I can’t complain about the size of the wheelchair accessible toilet here (no having to pee with my feet resting on my wheelchair!), and this one at least had a door that opens outwards, but I’m yet to find a West End theatre that has enough space in there for a patron to side-transfer. However, the red emergency cord reached the floor, and our lovely access host waited outside to escort me back to my seat – a necessity because as I mentioned before, the foyer/bar area gets very very busy and being below eye level I would have had to start ramming ankles to get anywhere without him clearing a path!

CONTENT WARNINGS (highlight below to view, they’re written in white)

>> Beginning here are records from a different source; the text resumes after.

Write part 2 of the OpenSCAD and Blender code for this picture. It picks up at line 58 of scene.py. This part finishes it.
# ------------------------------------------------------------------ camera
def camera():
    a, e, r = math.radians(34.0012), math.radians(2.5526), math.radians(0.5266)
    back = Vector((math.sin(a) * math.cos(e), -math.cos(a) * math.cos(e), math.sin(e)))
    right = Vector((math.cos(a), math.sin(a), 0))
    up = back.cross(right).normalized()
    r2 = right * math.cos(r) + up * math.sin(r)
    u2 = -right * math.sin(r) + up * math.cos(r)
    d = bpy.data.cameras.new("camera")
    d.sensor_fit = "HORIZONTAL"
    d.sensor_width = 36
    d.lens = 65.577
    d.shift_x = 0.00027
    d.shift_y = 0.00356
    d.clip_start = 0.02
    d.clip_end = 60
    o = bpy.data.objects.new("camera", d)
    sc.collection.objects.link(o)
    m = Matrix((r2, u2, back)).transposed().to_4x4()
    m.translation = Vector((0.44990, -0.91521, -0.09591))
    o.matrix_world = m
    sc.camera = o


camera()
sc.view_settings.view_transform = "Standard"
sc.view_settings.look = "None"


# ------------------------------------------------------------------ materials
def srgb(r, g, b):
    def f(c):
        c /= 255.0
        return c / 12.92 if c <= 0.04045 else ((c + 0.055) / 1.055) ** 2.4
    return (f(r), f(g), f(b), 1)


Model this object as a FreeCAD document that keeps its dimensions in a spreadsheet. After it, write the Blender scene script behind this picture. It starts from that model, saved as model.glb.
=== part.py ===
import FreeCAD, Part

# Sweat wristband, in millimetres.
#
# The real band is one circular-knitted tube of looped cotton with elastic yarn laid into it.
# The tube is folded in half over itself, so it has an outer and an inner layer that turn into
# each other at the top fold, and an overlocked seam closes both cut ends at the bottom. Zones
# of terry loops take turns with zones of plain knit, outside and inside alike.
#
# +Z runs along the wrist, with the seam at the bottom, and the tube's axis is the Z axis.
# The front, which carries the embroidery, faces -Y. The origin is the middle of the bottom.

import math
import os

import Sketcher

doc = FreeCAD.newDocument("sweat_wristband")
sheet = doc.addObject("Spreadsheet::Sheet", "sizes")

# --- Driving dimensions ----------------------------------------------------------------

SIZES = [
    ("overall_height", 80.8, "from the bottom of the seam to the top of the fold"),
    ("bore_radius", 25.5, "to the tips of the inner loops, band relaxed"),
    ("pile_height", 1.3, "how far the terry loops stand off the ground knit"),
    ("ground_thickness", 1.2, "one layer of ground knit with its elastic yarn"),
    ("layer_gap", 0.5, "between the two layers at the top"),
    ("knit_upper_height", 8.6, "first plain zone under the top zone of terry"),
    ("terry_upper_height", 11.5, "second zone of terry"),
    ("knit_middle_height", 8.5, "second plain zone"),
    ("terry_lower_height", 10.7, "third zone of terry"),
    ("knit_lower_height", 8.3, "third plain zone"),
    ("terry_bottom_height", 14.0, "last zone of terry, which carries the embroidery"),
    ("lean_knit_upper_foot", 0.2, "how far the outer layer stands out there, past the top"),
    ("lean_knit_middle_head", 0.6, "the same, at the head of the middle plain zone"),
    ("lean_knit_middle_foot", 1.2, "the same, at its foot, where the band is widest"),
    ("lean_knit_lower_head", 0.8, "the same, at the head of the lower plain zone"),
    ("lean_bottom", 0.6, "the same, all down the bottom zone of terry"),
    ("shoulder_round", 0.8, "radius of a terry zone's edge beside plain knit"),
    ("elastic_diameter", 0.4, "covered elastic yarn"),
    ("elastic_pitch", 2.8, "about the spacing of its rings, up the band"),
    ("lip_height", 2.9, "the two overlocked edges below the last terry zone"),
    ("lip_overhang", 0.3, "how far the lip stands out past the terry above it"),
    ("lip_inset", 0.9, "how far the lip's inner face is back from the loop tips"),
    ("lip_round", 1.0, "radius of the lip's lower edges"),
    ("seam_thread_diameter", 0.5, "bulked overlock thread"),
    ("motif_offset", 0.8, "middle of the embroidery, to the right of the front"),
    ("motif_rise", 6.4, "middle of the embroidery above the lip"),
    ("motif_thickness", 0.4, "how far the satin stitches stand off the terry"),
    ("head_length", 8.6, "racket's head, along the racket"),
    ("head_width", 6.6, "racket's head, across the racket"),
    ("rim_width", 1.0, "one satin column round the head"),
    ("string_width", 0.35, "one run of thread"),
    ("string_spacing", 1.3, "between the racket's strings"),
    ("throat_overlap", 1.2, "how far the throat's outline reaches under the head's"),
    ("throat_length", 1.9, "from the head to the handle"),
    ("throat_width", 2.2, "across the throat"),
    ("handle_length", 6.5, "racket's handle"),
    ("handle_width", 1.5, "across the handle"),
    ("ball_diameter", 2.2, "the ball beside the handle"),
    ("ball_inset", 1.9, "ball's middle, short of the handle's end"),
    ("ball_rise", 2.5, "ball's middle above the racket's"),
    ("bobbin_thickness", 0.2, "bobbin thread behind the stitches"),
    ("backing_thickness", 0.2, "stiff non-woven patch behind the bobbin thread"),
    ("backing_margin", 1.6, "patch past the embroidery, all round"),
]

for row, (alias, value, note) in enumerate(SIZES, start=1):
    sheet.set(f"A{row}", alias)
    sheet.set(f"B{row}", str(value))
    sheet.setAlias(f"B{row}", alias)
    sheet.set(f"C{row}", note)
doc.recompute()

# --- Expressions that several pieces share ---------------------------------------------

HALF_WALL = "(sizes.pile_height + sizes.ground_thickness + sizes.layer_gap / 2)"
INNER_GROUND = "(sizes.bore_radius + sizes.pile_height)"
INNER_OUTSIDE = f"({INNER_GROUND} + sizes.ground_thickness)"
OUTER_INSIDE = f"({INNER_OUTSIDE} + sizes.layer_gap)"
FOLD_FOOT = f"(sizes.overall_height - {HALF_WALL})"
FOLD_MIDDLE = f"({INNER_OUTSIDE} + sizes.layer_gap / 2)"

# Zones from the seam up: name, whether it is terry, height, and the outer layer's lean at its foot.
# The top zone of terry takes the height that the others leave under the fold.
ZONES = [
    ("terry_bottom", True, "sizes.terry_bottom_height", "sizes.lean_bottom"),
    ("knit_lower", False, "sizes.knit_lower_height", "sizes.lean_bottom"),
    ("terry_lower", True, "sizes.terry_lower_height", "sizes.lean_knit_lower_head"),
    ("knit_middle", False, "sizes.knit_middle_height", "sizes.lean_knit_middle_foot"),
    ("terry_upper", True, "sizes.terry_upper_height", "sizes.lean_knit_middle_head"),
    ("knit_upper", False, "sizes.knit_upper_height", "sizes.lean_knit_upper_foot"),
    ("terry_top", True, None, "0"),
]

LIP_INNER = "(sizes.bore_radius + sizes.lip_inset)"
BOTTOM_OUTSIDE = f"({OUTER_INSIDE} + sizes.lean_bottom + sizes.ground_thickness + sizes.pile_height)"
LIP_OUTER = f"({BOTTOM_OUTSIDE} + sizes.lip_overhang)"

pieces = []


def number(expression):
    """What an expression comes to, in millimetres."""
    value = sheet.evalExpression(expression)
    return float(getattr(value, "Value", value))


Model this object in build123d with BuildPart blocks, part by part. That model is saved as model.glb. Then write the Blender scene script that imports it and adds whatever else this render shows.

It’s Cabaret turned up to 11 – I’ve seen a few productions of it before (including the rather sanitised version my high school put on) but where most have been highly suggestive, this was overtly sexual. Aside from that, there are multiple instances of antisemitism (unavoidable without cutting major plot lines), references to abortion, and an incidence of domestic violence. There is also one “jump scare” in the form of an unexpected loud bang – ask a host if you want to be prepared for when this happens.